Ubuntu – freshclam error, “clamd.conf” file not found

clamavconfigurationupdates

When I run the following command:

sudo freshclam

If there are found to be updates to the virus definitions etc then at the end of the output comes this error message

ERROR: NotifyClamd: Can't find or parse configuration file /etc/clamav/clamd.conf

But if I run the command when there are no new updates available, then I don't receive this error message. Why am I getting this error message (as I have not got it before when running the same operations)? And can I fix the problem (if it needs fixing)?

I am running Ubuntu 14.10 and ClamAV (the latest version).


Information update:

This command:

ls -al /var/log/clamav/

Outputs:

total 124
drwxr-xr-x  2 clamav clamav  4096 Feb 22 11:14 .
drwxrwxr-x 15 root   syslog  4096 Feb 24 18:26 ..
-rw-r-----  1 clamav adm    46790 Feb 24 18:31 freshclam.log
-rw-r-----  1 clamav adm    59109 Feb 22 11:14 freshclam.log.1

And this command:

more /etc/clamav/clamd.conf

Outputs:

/etc/clamav/clamd.conf: No such file or directory

I have also tried reinstalling clamav, but I still get the same error when running sudo freshclam.

Best Answer

It seems that installing clamav via apt-get install clamav doesn't actually install the clamav daemon; it only installs the freshclam daemon. You'll probably want to install clamav-daemon as well. The first time clamd runs, it'll create /etc/clamav/clamd.conf.

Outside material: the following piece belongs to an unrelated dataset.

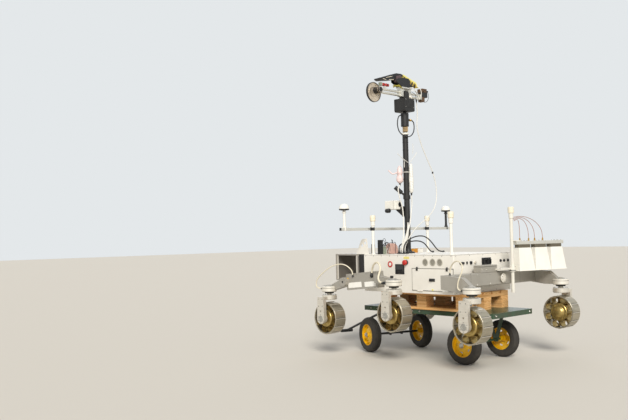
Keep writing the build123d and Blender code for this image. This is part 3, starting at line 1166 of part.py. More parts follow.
# Pull handle: an eye on the hinge pin, a tube and a closed bow with a padded grip
with BuildPart() as pull_handle:
    with BuildSketch(along_y(0, -EYE_W / 2, 0)):
        Circle(EYE_R)
        Circle(HINGE_PIN_R + RUN, mode=Mode.SUBTRACT)
    extrude(amount=EYE_W)
    bow_x = HANDLE_LEN - GRIP_BOW
    rod_x((EYE_R + HINGE_PIN_R) / 2, bow_x, 0, 0, HANDLE_R)
    rod_y(HANDLE_LEN, -GRIP_W / 2, GRIP_W / 2, 0, GRIP_R)
    for side in (1, -1):
        limb_dir = Vector(GRIP_BOW + HANDLE_R, side * GRIP_W * 0.45, 0)
        with BuildSketch(Plane(origin=(bow_x - HANDLE_R, 0, 0), z_dir=limb_dir)) as limb:
            Circle(GRIP_ARM_R)
        extrude(limb.sketch, amount=limb_dir.length)
tip = Location((HINGE_OUT, 0, HINGE_Z), (0, HANDLE_DROP, 0))
pull_handle.part = pull_handle.part.moved(tip).moved(steer)
save(pull_handle, "pull_handle")

cart_wheels = [
    # name, x, side, steered
    ("fl", 0.0, 1, True),
    ("fr", 0.0, -1, True),
    ("rl", CART_REAR_X, 1, False),
    ("rr", CART_REAR_X, -1, False),
]
for name, wx, side, steered in cart_wheels:
    wy = side * CART_HALF_TRACK
    tyre_half = CART_WHEEL_W / 2
    with BuildPart() as tyre:
        turned_y(wx, wy, CART_WHEEL_R, side, [
            (-RIM_HALF_W, TYRE_BEAD_R), (-tyre_half, CART_WHEEL_R - 2 * TYRE_SHOULDER),
            (-TYRE_CROWN, CART_WHEEL_R), (TYRE_CROWN, CART_WHEEL_R),
            (tyre_half, CART_WHEEL_R - 2 * TYRE_SHOULDER), (RIM_HALF_W, TYRE_BEAD_R)])
    with BuildPart() as rim:
        rim_r = TYRE_BEAD_R - CURVE_GAP
        turned_y(wx, wy, CART_WHEEL_R, side, [
            (-RIM_HALF_W, rim_r), (RIM_HALF_W, rim_r), (RIM_HALF_W, rim_r - RIM_SHEET),
            (RIM_DISC_T, rim_r - RIM_SHEET), (RIM_DISC_T + RIM_DISH, RIM_HUB_R + RIM_DISH),
            (RIM_DISC_T + RIM_DISH, RIM_HUB_R), (RIM_HUB_HALF, RIM_HUB_R - RIM_SHEET),
            (RIM_HUB_HALF, CART_AXLE_R + RUN), (-RIM_HUB_HALF, CART_AXLE_R + RUN),
            (-RIM_HUB_HALF, RIM_HUB_R - RIM_SHEET), (RIM_DISH, RIM_HUB_R),
            (RIM_DISH, RIM_HUB_R + RIM_DISH), (0, rim_r - RIM_SHEET), (-RIM_HALF_W, rim_r - RIM_SHEET)])
        with BuildSketch(along_y(wx, wy - RIM_HALF_W, CART_WHEEL_R)):
            with PolarLocations(RIM_SLOT_R, RIM_SLOTS):
                SlotOverall(RIM_SLOT_LEN, RIM_SLOT_W, rotation=90)
        extrude(amount=2 * RIM_HALF_W, mode=Mode.SUBTRACT)
    if steered:
        tyre.part = tyre.part.moved(steer)
        rim.part = rim.part.moved(steer)
    save(tyre, "cart_tyre_" + name)
    save(rim, "cart_rim_" + name)


def curve(start, lead_out, lead_in, end, count):
    """Points along a smooth curve between two ends, each with its own handle."""
    ends = [Vector(*p) for p in (start, lead_out, lead_in, end)]
    places = []
    for k in range(count + 1):
        t = k / count
        weights = ((1 - t) ** 3, 3 * t * (1 - t) ** 2, 3 * t * t * (1 - t), t ** 3)
        point = Vector(0, 0, 0)
        for weight, corner in zip(weights, ends):
            point += corner * weight
        places.append(tuple(point))
    return places


# White cable that hangs free from the head and returns to the gland on the deck
head_cable_route = [
    (MAST_X, GLAND_Y, TILT_Z - GLAND_DROP - HEAD_CABLE_CLEAR), (MAST_X, GLAND_Y, 2262),
    (61, -184, 2200), (61, -177, 2135), (61, -168, 2080), (61, -181, 2015), (61, -214, 1925), (61, -262, 1840), (61, -318, 1752),
    (61, -378, 1662), (61, -418, 1575), (60, -436, 1480), (58, -431, 1392), (52, -392, 1310),
    (44, -325, 1250), (34, -238, 1202), (20, -140, 1160), (4, -44, 1116), (-10, 34, 1064),
    (-21, 96, 1006), (-27, 138, 964), (-28, 160, 934), (-28, 160, GLAND_TOP)]
with BuildPart() as head_cable:
    cord(head_cable_route, HEAD_CABLE_R)
save(head_cable, "head_cable")

# Cream leads held at both ends, from the bogies' joints to the steering units
with BuildPart() as wheel_leads:
    lead_side = BEAM_OUT + LEAD_R + CURVE_GAP
    flat_side = BEAM_OUT + FLAT_LEAD_R + CURVE_GAP
    front_ring = FRONT_C + TOP_DISC_Z + TOP_DISC_H / 2
    mid_ring = MID_C + TOP_DISC_Z + TOP_DISC_H / 2
    rear_ring = REAR_C + TOP_DISC_Z + TOP_DISC_H / 2
    cord([(178, lead_side, 700), (172, lead_side, 742), (196, 634, 786), (246, 641, 810),
          (310, 646, 813), (374, 652, 800), (440, 660, 770), (500, 668, 728), (552, 674, 690),
          (580, 673, 644), (574, 668.7, front_ring), (508.8, 654.4, front_ring)], LEAD_R)
    cord([(-48, flat_side, 716), (-56, flat_side, 764), (-88, 634, 804), (-130, 646, 834),
          (-176, 656, 828), (-202, 664, 788), (-194, 674, 744), (-190, 688, 706),
          (-217.5, 697.3, mid_ring), (-261.1, 672.9, mid_ring)], FLAT_LEAD_R)
    cord([(-1016.7, 651.9, rear_ring), (-975, 659.4, rear_ring), (-972, 662, 672), (-985, 656, 722),
          (-1006, 648, 766), (-1008, 640, 812), (-980, 633, 846), (-934, 624, 850), (-890, 610, 826),
          (-850, 590, 782), (-850, 590, REAR_BEAM_TOP + CURVE_GAP)], LEAD_R)
save(wheel_leads, "wheel_leads")

# Copper coax from the pole's neck to the connectors on the horns' bar
with BuildPart() as radar_leads:
    for number, plug_at in enumerate(RADAR_PLUGS):
        plug = radar_plane(plug_at, RADAR_BAR_Z1 + RADAR_PLUG_H).origin
        start = (RADAR_POLE_X - 14 + 9 * number, RADAR_POLE_Y - 22, 1152 + 9 * number)
        reach = plug_at / 2
        landing = (plug.X, plug.Y, plug.Z + RADAR_PLUG_H)
        cord([*curve(start, (start[0] - 6, start[1] - 20 - reach, start[2] + 48),
                     (plug.X, plug.Y, plug.Z + 120 + reach / 10), landing, 5 + number), tuple(plug)], COAX_R)
save(radar_leads, "radar_leads")

# White leads held to the mast, each with its wrapped bundle, down to the gland
with BuildPart() as mast_leads:
    side_dir = (sin(radians(43)), cos(radians(43)))
    sleeve_out = MAST_R + SLEEVE_R + CURVE_GAP
    bundle_out = MAST_R + BUNDLE_R + CURVE_GAP
    sleeve = (MAST_X - sleeve_out * side_dir[0], -sleeve_out * side_dir[1], DECK_Z + BUNDLE_UP)
    bundle = (MAST_X + bundle_out * side_dir[0], bundle_out * side_dir[1],
              DECK_Z + BUNDLE_UP + SLEEVE_LEN / 3)
    turned_z(*sleeve, [
        (0, 0), (0, 0.7 * SLEEVE_R), (0.1 * SLEEVE_LEN, SLEEVE_R), (0.6 * SLEEVE_LEN, SLEEVE_R),
        (0.75 * SLEEVE_LEN, 0.8 * SLEEVE_R), (SLEEVE_LEN, 0.55 * SLEEVE_R), (SLEEVE_LEN, 0)])
    turned_z(*bundle, [
        (0, 0), (0, 0.4 * BUNDLE_R), (0.5 * BUNDLE_R, 0.9 * BUNDLE_R), (1.2 * BUNDLE_R, BUNDLE_R),
        (1.9 * BUNDLE_R, 0.85 * BUNDLE_R), (2.3 * BUNDLE_R, 0.7 * BUNDLE_R),
        (2.9 * BUNDLE_R, 0.9 * BUNDLE_R), (3.7 * BUNDLE_R, 0.75 * BUNDLE_R),
        (4.4 * BUNDLE_R, 0.3 * BUNDLE_R), (4.4 * BUNDLE_R, 0)])
    cord([bundle, (bundle[0], bundle[1], bundle[2] - 22), (98, 76, 1490), (90, 82, 1446),
          (84, 70, 1385), (79, 46, 1322), (76, 38, 1250), (62, 54, 1172), (40, 80, 1106),
          (20, 110, 1046), (3, 140, 990), (-12, 176, 944), (-12, 176, GLAND_TOP)], MAST_LEAD_R)
    cord([sleeve, (sleeve[0], sleeve[1], sleeve[2] - 24), (28, -32, 1372), (24, -24, 1320),
          (20, -8, 1268), (14, 8, 1216), (6, 30, 1158), (-4, 66, 1100), (-14, 106, 1044),
          (-32, 150, 988), (-46, 184, 942), (-46, 184, GLAND_TOP)], MAST_LEAD_R)
save(mast_leads, "mast_leads")

# Black cables: two that arch over the deck from the gland, and the loop at the mast's top
PLUG_Z = UPPER_Z0 + MAST_PLUG_UP
with BuildPart() as black_leads:
    cord([(-56, 196, GLAND_TOP), (-56, 196, 944), (-54, 170, 988), (-51, 112, 1018), (-50, 40, 1038),
          (-50, -32, 1046), (-50, -98, 1041), (-50, -158, 1016), (-50, -208, 980), (-50, -252, 940),
          (-50, -292, 908), (-52, -338, 895.5), (-56, -372, 895.2)], DECK_CABLE_R)
    cord([(-2, 198, GLAND_TOP), (-2, 198, 932), (8, 184, 960), (17, 132, 980), (8, 70, 992),
          (-8, 8, 1000), (-24, -54, 1000), (-31, -112, 982), (-30, -158, 948), (-27, -196, 914),
          (-20, -238, 896), (-4, -280, 895.2)], DECK_CABLE_R)
    cord([(MAST_X, MAST_UPPER_R + CURVE_GAP, 2150), (MAST_X, 74, 2150), (65, 96, 2108), (66, 100, 2050),
          (58, 86, 1992), (38, 50, 1956), (20, 4, 1948), (24, -46, 1966), (30, -86, 2004),
          (37, -104, 2056), (43, -98, PLUG_Z), (43, -MAST_UPPER_R - MAST_PLUG_LEN, PLUG_Z)], MAST_LEAD_R)
save(black_leads, "black_leads")
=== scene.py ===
"""Looks for a planetary rover prototype that stands on a pallet on a hand cart.

Lengths inside the classes are millimetres in the part's own frame: +X forward, +Y left and
+Z up, with z = 0 on the ground. Meshes are made in metres.
"""
import logging
import math
import random
from collections.abc import Iterable, Sequence
from dataclasses import dataclass, field
from enum import Enum
from typing import Any

import bpy
from mathutils import Matrix, Vector


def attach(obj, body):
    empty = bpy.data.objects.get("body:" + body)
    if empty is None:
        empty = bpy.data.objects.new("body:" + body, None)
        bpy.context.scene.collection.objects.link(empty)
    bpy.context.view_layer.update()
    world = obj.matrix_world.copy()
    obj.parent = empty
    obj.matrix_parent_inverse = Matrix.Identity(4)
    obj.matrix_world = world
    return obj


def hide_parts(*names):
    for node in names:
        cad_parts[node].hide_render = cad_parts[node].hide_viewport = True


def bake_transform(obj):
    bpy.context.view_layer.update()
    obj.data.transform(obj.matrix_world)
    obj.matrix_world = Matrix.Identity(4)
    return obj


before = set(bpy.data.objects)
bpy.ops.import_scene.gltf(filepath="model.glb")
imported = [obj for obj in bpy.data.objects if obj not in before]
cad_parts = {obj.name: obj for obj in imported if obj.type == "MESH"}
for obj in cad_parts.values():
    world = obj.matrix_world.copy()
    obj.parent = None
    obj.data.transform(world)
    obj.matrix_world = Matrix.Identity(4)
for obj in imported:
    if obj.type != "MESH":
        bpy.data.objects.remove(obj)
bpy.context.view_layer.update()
log = logging.getLogger("rover")
MM = 0.001
ORIGIN = (0.0, 0.0, 0.0)
Point = tuple[float, float, float]
Piece = bpy.types.Object
Tree = bpy.types.NodeTree
Socket = bpy.types.NodeSocket


class Body(str, Enum):
    """The moving bodies that pieces ride on."""

    BASE = "rover_on_cart"
    DOOR = "access_door"
    PAN = "pan_head"
    HEAD = "camera_head"
    HANDLE = "cart_handle"


class Along(Enum):
    """The way a turned piece points, as a turn from +Z."""

    UP = Matrix.Identity(3)
    DOWN = Matrix.Rotation(math.pi, 3, "X")
    LEFT = Matrix.Rotation(-math.pi / 2, 3, "X")
    RIGHT = Matrix.Rotation(math.pi / 2, 3, "X")
    AHEAD = Matrix.Rotation(math.pi / 2, 3, "Y")
    BACK = Matrix.Rotation(-math.pi / 2, 3, "Y")

    def turn(self) -> Matrix:
        """The turn as a four by four matrix."""
        return self.value.to_4x4()


def linear(code: str) -> tuple[float, float, float, float]:
    """Turn an sRGB hex code into linear colour.

    Args:
        code: Six hex digits after a hash.

    Returns:
        Red, green, blue and an alpha of one.
    """
    parts = [int(code[k:k + 2], 16) / 255 for k in (1, 3, 5)]
    red, green, blue = (p / 12.92 if p <= 0.04045 else ((p + 0.055) / 1.055) ** 2.4 for p in parts)
    return red, green, blue, 1.0


def add(tree: Tree, kind: str, inputs: dict[Any, Any] | None = None, **settings: Any) -> bpy.types.Node:
    """Add a node with its settings, values and links.

    Args:
        tree: Tree that gets the node.
        kind: Blender's name for the node.
        inputs: Input to its value, or to the output that feeds it.
        settings: The node's own properties.

    Returns:
        The new node.
    """
    made = tree.nodes.new(kind)
    for key, value in settings.items():
        setattr(made, key, value)
    for key, value in (inputs or {}).items():
        if isinstance(value, Socket):
            tree.links.new(value, made.inputs[key])
        else:
            made.inputs[key].default_value = value
    return made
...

Note that the clamav package does install clamscan, which you can invoke manually to scan specific files/directories. However, by default, nothing will be scanned automatically. clamav-daemon allows scans to be triggered remotely, but even that doesn't schedule scans or provide realtime protection.

This is a good reminder that you should never just install security software and forget about it. You need to make sure it's working properly. I'm sure plenty of people run sudo apt-get install clamav, then just assume it's working in the background--when, in reality, all that's running is freshclam.

If you're actually looking for realtime protection, instead of just trying to run a scan, user61995 mentioned a potential solution. I haven't tested it.

tl;dr: sudo apt install clamav-daemon to fix the error, but you still have to run scans manually to be protected; these packages don't provide realtime protection.